Llevaban varias horas jugando, en un vano intento de prolongar su presencia en este mundo de los vivos. Sin embargo, en el último aliento, Yusuf desplazó el alfil que corría por los escaques negro para dar, de forma absolutamente inesperada, jaque mate al rey negro. Ojalá pudiese hacer lo mismo con su hermano, pensó Yusuf.
Había sacrificado en el camino su alfil, sus torres y su dama, para proclamarse vencedor en una partida inmortal. El rey negro yacía en el suelo del damero, como ocurriría con su cabeza en breves instantes. Un amargo triunfo.
El alcaide, aún perplejo por la extraordinaria jugada que acababa de presenciar, estrechó primero su mano reconociendo su victoria, para darle luego un fuerte abrazo de despedida. Se aprestó a retirarse, no quería estar presente cuando los soldados pusieran fin a la vida de su reo y amigo.
Cuando iba a cruzar la puerta, ésta se abrió y un nuevo peón apareció en escena. Era un mensajero que había llegado corriendo desde Granada, por ver si aún llegaba a tiempo de anular la ejecución: el rey Muhammad VII acababa de morir de manera repentina e insospechada, por lo que Yusuf era proclamado nuevo rey. Yusuf III sonrió pensando cuánto tienen en común a veces las partidas de ajedrez y la vida real.
Esta entrada cuenta con dos dedicatorias.

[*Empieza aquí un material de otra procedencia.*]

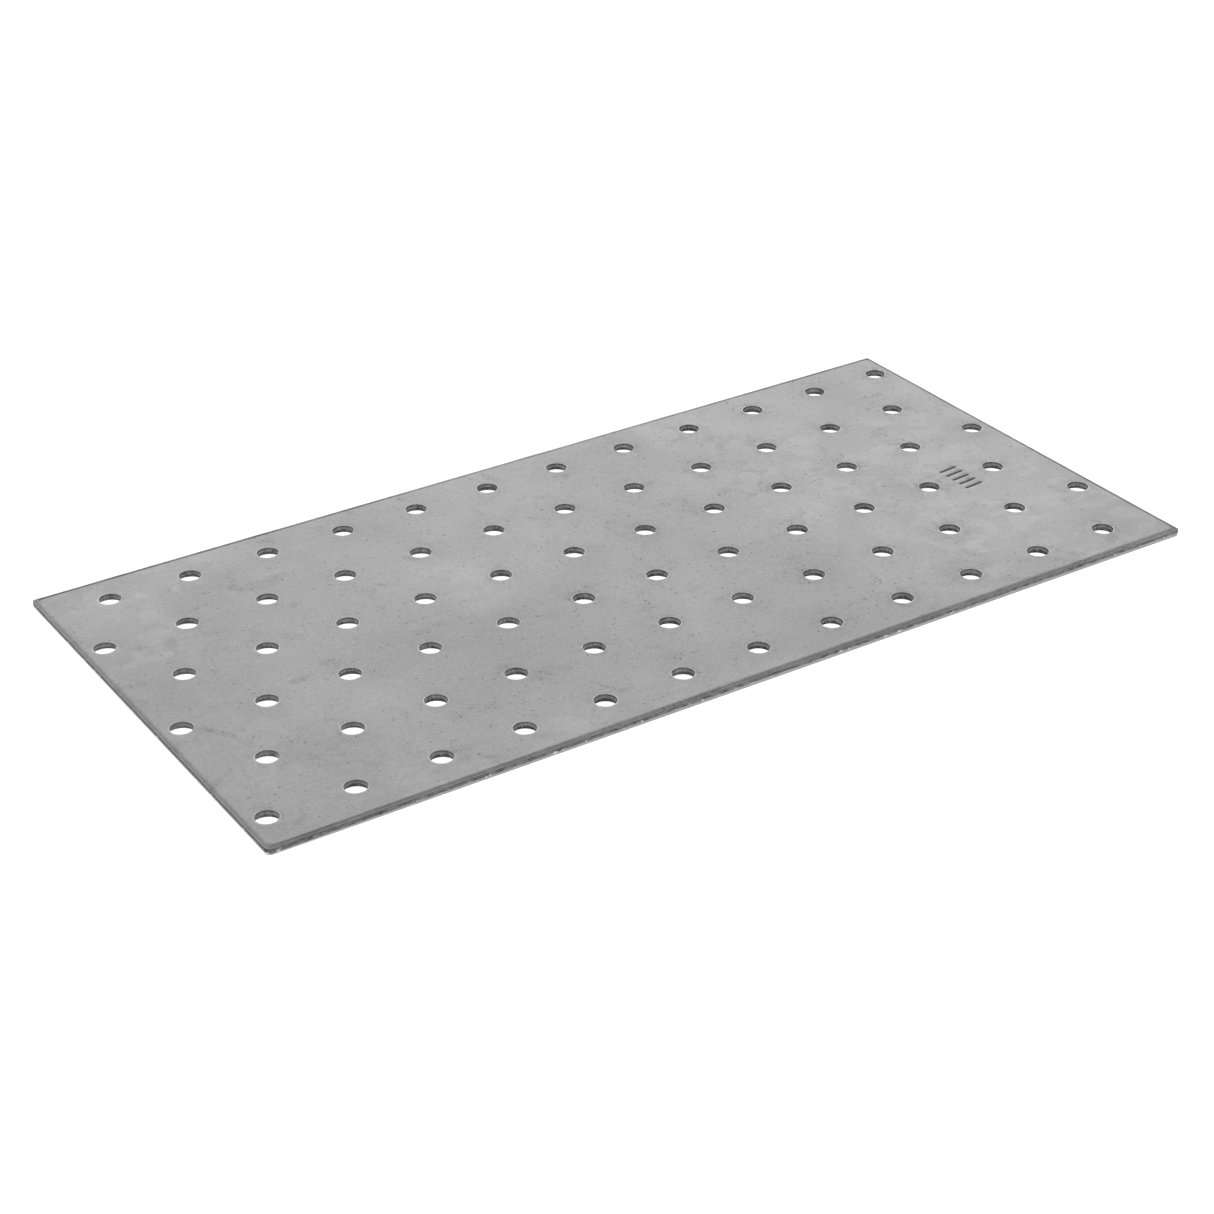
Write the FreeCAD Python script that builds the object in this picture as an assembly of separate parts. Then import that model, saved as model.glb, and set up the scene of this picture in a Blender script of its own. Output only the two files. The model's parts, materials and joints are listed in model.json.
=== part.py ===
import FreeCAD, Part
import os

# Perforated nail plate for joining timbers: one flat blank of galvanised sheet steel, punched
# all over with a staggered field of round nail holes and sheared off square.
# Millimetres. +X runs along the plate, +Y across it and +Z up through its thickness.
# The origin is the middle of the underside. The sheet was punched and sheared from above, so
# its top outline is the rolled one.

# The sheet
PLATE_LENGTH = 240.0
PLATE_WIDTH = 120.0
SHEET_THICKNESS = 2.0
CORNER_RADIUS = 0.5
ROLLED_EDGE_RADIUS = 0.4

# The nail holes: rows run along the plate, and each row sits half a pitch along from the last
HOLE_DIAMETER = 5.0
PITCH = 20.0
ROW_SPACING = 20.0
ROWS = 6
HOLES_PER_ROW = 12
STAGGER = PITCH / 2


def upright_edges(solid):
    """The four short edges that run through the thickness at the corners."""
    found = []
    for edge in solid.Edges:
        start, end = [vertex.Point for vertex in edge.Vertexes]
        if abs(start.z - end.z) > SHEET_THICKNESS / 2:
            found.append(edge)
    return found


def top_outline(solid):
    """The edges round the upper face, corner arcs included."""
    return [edge for edge in solid.Edges if edge.BoundBox.ZMin > SHEET_THICKNESS / 2]


def sheared_blank():
    """The sheet before it is punched, with rounded corners and a rolled top outline."""
    low_corner = FreeCAD.Vector(-PLATE_LENGTH / 2, -PLATE_WIDTH / 2, 0)
    sheet = Part.makeBox(PLATE_LENGTH, PLATE_WIDTH, SHEET_THICKNESS, low_corner)
    rounded = sheet.makeFillet(CORNER_RADIUS, upright_edges(sheet))
    return rounded.makeFillet(ROLLED_EDGE_RADIUS, top_outline(rounded))


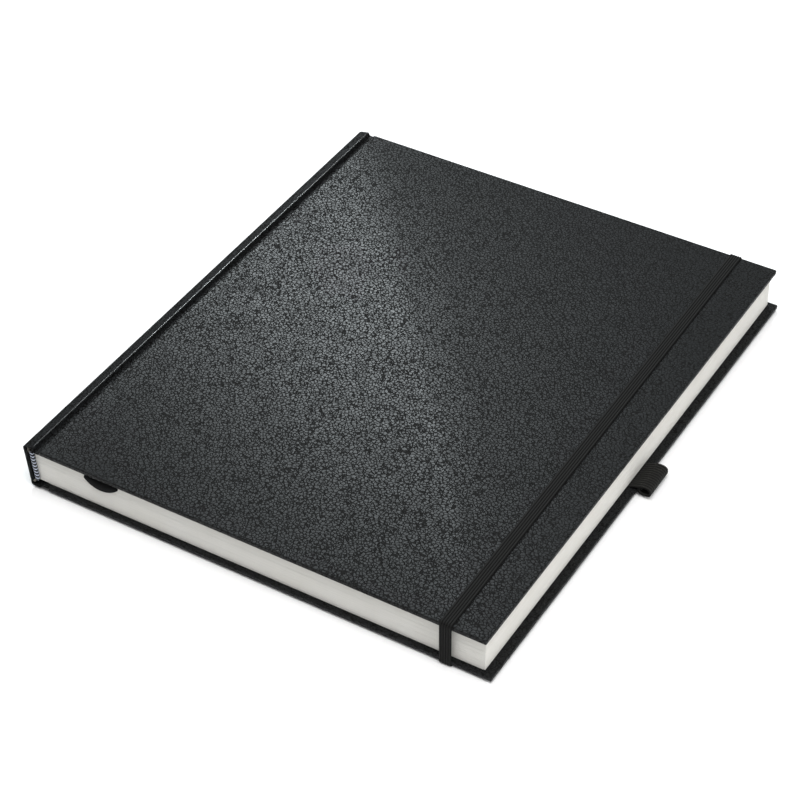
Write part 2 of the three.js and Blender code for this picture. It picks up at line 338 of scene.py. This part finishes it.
def leatherette(name, cell=0.00140, depth=0.00024, tint=1.0, polish=None, spec=0.15):
    """Pebble-embossed bookbinding leatherette: irregular, partly merged pillows between creases painted dark with
    shade and a little dust.
    """
    m, nt, b = material(name)
    g = G(nt)
    w = g.warp(0.0013, 480)
    edge = g.voronoi(1 / cell, "DISTANCE_TO_EDGE", w)
    pillow = g.maprange(edge, 0.03, 0.13, 0.0, 1.0, True)
    # some creases fade, so that pebbles join into worm shapes
    fade = g.maprange(g.noise(420, 2), 0.40, 0.60, 0.92, 1.0, True)
    crease = g.math("MULTIPLY", g.math("SUBTRACT", 1.0, pillow), fade)
    fine = g.noise(2600, 3, 0.6)
    lump = g.noise(760, 2)
    broad = g.noise(90, 2)
    h = g.math("SUBTRACT", 1.0, crease)
    h = g.math("ADD", h, g.math("MULTIPLY", g.math("SUBTRACT", fine, 0.5), 0.10))
    h = g.math("ADD", h, g.math("MULTIPLY", lump, 0.15))
    if polish:
        # a line of the surface pressed smooth by the bone folder
        px_, py_, pz_ = g.xyz()
        line = g.math("ABSOLUTE", g.math("SUBTRACT", px_, polish[0]))
        line = g.maprange(line, polish[1] * 0.5, polish[1], 1.0, 0.0, True)
        line = g.math("MULTIPLY", line, g.maprange(g.noise(160, 2), 0.3, 0.6, 0.5, 1.0))
        keep = g.math("SUBTRACT", 1.0, line)
        h = g.math("MULTIPLY", h, keep)
    n1 = g.bump(h, depth, 1.0)
    n2 = g.bump(g.noise(22, 2), 0.0012, 0.18, n1)
    g.link(n2, b.inputs["Normal"])
    # painted shade: the base colour falls nearly to black in the creases (1 - k), standing in for the shade that
    # falls there, with a little dust
    k = g.math("SUBTRACT", pillow, g.math("MULTIPLY", g.math("SUBTRACT", 0.54, lump), 0.12), clamp=True)
    top = (0.0126 * tint, 0.0136 * tint, 0.0143 * tint)
    crease_shade_and_dust = (0.0007 * tint, 0.0006 * tint, 0.0004 * tint)
    col = g.mix(k, crease_shade_and_dust, top)
    col = g.mix(g.maprange(broad, 0.3, 0.7, 0.0, 0.16), col, (0.0060 * tint, 0.0058 * tint, 0.0055 * tint))
    g.link(col, b.inputs["Base Color"])
    r = g.maprange(k, 0.0, 1.0, 0.72, 0.36)
    # each pebble is rubbed a little differently
    r = g.math("ADD", r, g.math("MULTIPLY", g.math("SUBTRACT", g.noise(820, 2), 0.5), 0.24))
    r = g.math("ADD", r, g.math("MULTIPLY", g.math("SUBTRACT", broad, 0.5), 0.12))
    if polish:
        r = g.math("SUBTRACT", r, g.math("MULTIPLY", line, g.math("SUBTRACT", r, 0.24)))
    g.link(r, b.inputs["Roughness"])
    b.inputs["Specular IOR Level"].default_value = spec
    return m


def burnished(name):
    """The covering where it is rubbed smooth: a thin line that shines unevenly along its length."""
    m, nt, b = material(name)
    g = G(nt)
    a = g.noise(140, 2)
    fine = g.noise(1900, 2)
    g.link(g.mix(fine, (0.006, 0.006, 0.006), (0.016, 0.0165, 0.017)), b.inputs["Base Color"])
    g.link(g.bump(fine, 0.00003, 0.5), b.inputs["Normal"])
    g.link(g.maprange(a, 0.35, 0.65, 0.16, 0.34), b.inputs["Roughness"])
    b.inputs["Specular IOR Level"].default_value = 0.8
    return m


def paper(name, color, streak=0.0, fibre=0.00002):
    m, nt, b = material(name)
    g = G(nt)
    tooth = g.noise(3800, 3, 0.65)
    cloud = g.noise(60, 3)
    col = g.mix(g.maprange(cloud, 0.3, 0.7, 0.0, 1.0), color, tuple(c * f for c, f in zip(color, (0.972, 0.968, 0.955))))
    if streak:
        lines = g.noise(1.0, 2, 0.5, vec=g.vmul(g.co, (14, 14, 5200)))
        k = g.maprange(lines, 0.35, 0.65, 0.0, streak)
        col = g.mix(k, col, tuple(c * 0.55 for c in color))
    g.link(col, b.inputs["Base Color"])
    h = g.math("ADD", tooth, g.math("MULTIPLY", g.noise(900, 2), 0.6))
    g.link(g.bump(h, fibre, 0.6), b.inputs["Normal"])
    g.link(g.maprange(tooth, 0.3, 0.7, 0.78, 0.92), b.inputs["Roughness"])
    b.inputs["Specular IOR Level"].default_value = 0.25
    return m


def webbing(name, along, pitch=0.00052, rib=None, color=(0.0052, 0.0052, 0.0049)):
    """Ribbed elastic: fine cross threads over the ribs that the mesh has."""
    m, nt, b = material(name)
    g = G(nt)
    x, y, z = g.xyz()
    axis = {"x": x, "y": y, "z": z}[along[0]]
    t = g.math("MULTIPLY", axis, 2 * math.pi / pitch)
    wob = g.math("MULTIPLY", g.noise(1500, 2), 3.0)
    weave = g.math("SINE", g.math("ADD", t, wob))
    fuzz = g.noise(5200, 3, 0.7)
    h = g.math("ADD", g.math("MULTIPLY", weave, 0.35), fuzz)
    g.link(g.bump(h, 0.00005, 0.9), b.inputs["Normal"])
    k = g.math("MULTIPLY_ADD", weave, 0.25, g.math("MULTIPLY", fuzz, 0.9), clamp=True)
    col = g.mix(k, tuple(c * 0.5 for c in color), tuple(c * 1.9 for c in color))
    if rib:
        # rib = (origin, drift of the origin with y, pitch, axis): painted highlight along the rib crests and painted
        # shade in the grooves between them
        o_, drift, step, ax = rib
        u = {"x": x, "y": y}[ax]
        u = g.math("SUBTRACT", u, g.math("MULTIPLY_ADD", y, drift, o_)) if drift else g.math("SUBTRACT", u, o_)
        s_ = g.math("ABSOLUTE", g.math("SUBTRACT", g.math("FRACT", g.math("MULTIPLY", u, 1 / step)), 0.5))
        col = g.mix(g.maprange(s_, 0.0, 0.2, 0.45, 0.0, True), col, tuple(c * 3.4 for c in color))
        col = g.mix(g.maprange(s_, 0.30, 0.44, 0.0, 1.0, True), col, tuple(c * 0.08 for c in color))
    g.link(col, b.inputs["Base Color"])
    g.link(g.maprange(fuzz, 0.3, 0.7, 0.55, 0.8), b.inputs["Roughness"])
    b.inputs["Specular IOR Level"].default_value = 0.10
    b.inputs["Sheen Weight"].default_value = 0.03
    b.inputs["Sheen Roughness"].default_value = 0.5
    return m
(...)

La primera, para rendir un homenaje a los jugadores Adolf Anderssen y Lionel Kieseritzky, que disputaron una de las partidas más bellas de la Historia del Ajedrez, la partida ‘inmortal’.La segunda, y no menos importante, en recuerdo de aquel extraordinario equipo de ajedrez del colegio Vallellano, un grupo de amigos que semana tras semana se enfrentaba contra los representantes del resto de colegios de Tarragona, con mayor o menor fortuna, pero con firme empeño e ilusión.